Results of student survey questions asking about the perceived helpfulness of different course components. Students participated in this survey at the end of Spring Semester 2012. The survey was taken by 22 Cell Biology students (55 percent response rate) and 48 Microbiology students (73% response rate). The standard deviations are as follows: Microbiology Lecture 0.27, Cell Biology Lecture 0.35, Microbiology Lab 0.67 and Cell Biology Lab 0.59.

Cooperative Learning

The community college setting is ideal for implementing learning projects that use and model cooperative learning strategies [23, 24]. With a stronger focus on skill acquisition and a somewhat diminished need to have an ultra competitive academic environment, faculty are more free to use this valuable tool to improve student success. This Genome Mapping and Annotation Project offers a number of cooperative learning opportunities. The mapping portion of the project initially involves two students working together to generate their draft ORF map which then becomes available for all teams to examine and scrutinize. Additional cooperation is needed as the two-person teams then aggregate their results into a single consensus ORF map and formal scientific hypothesis. The project continues to be cooperative as individual annotations are presented to the entire class for discussion and the group hypothesis is reexamined and refined.

Individual Research

The Genome Mapping and Annotation Project often spins off questions and projects that students can work on individually and outside the confines of the traditional course setting. Students who become particularly interested in some aspect or another of the project can sign up for elective credit in a section of Independent Study (BIOL 2990). As an example of how this might work, Fig. 1 shows a segment of the genome where the class was not able to identify an ORF and where the IMG-ACT system did not call a protein coding gene (see the star at position 21,000). In this particular case, a student is further investigating that DNA sequence in order to see if there might be a ribosomal RNA gene, some transfer RNA genes, or some other as yet unidentified element. The ability to offer students opportunities for further analysis and research is invaluable at the community college level.
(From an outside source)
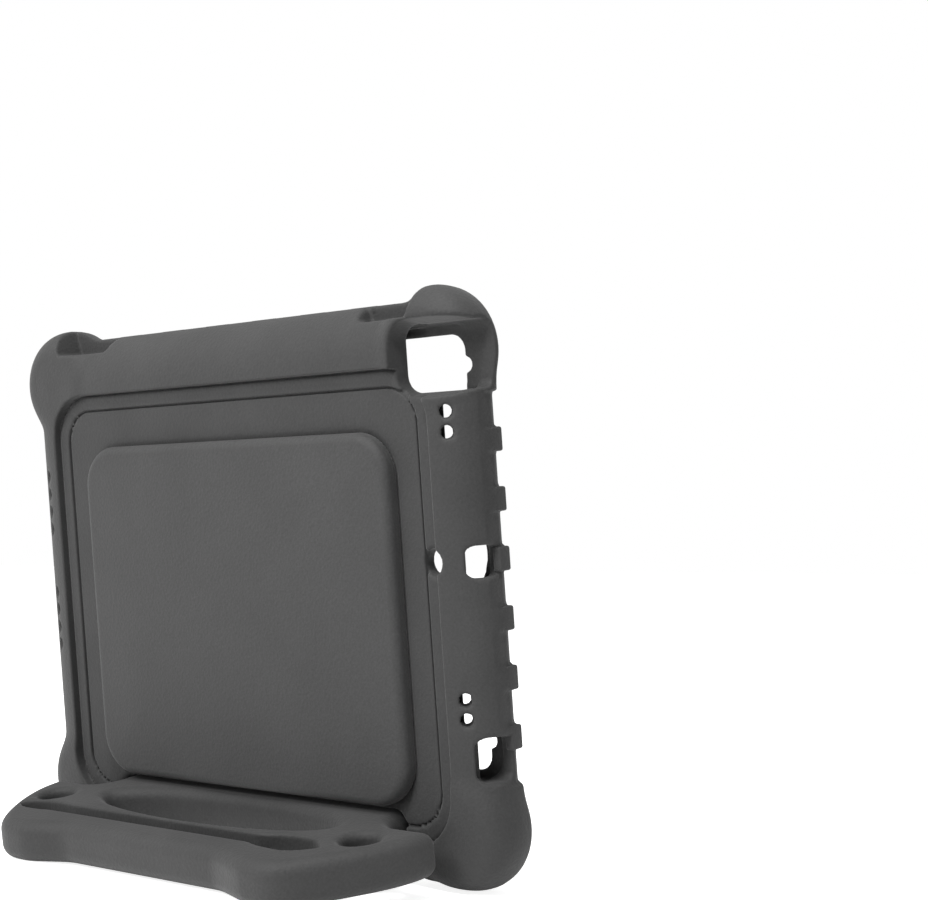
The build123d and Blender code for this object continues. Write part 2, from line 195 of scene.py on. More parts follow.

The IMG-ACT toolbox has allowed Salt Lake Community College to create the Genome Mapping and Annotation Project that is now a fixture in the Cell Biology Laboratory. This inquiry-based project provides students with an opportunity to perform authentic laboratory research and has helped produce significant learning gains relative to basic molecular biology. The project has also contributed to positive student attitudes toward the laboratory section, has provided a cooperative learning environment, and allows for further independent study by interested students.


The author would like to thank the developers and support staff in the Education Program at the Joint Genome Institute, especially Cheryl Kerfeld for directing the program and Seth Axen for endless support and assistance using IMG-ACT. The author would also like to thank Anna A. Beagley for helping prepare this manuscript and all the SLCC students who have participated in this project and provided valuable feedback and suggestions. Funding to support this publication was provided by the Microbial Genome Annotation Network, an NSF RCN-UBE funded project (DBI 0954829).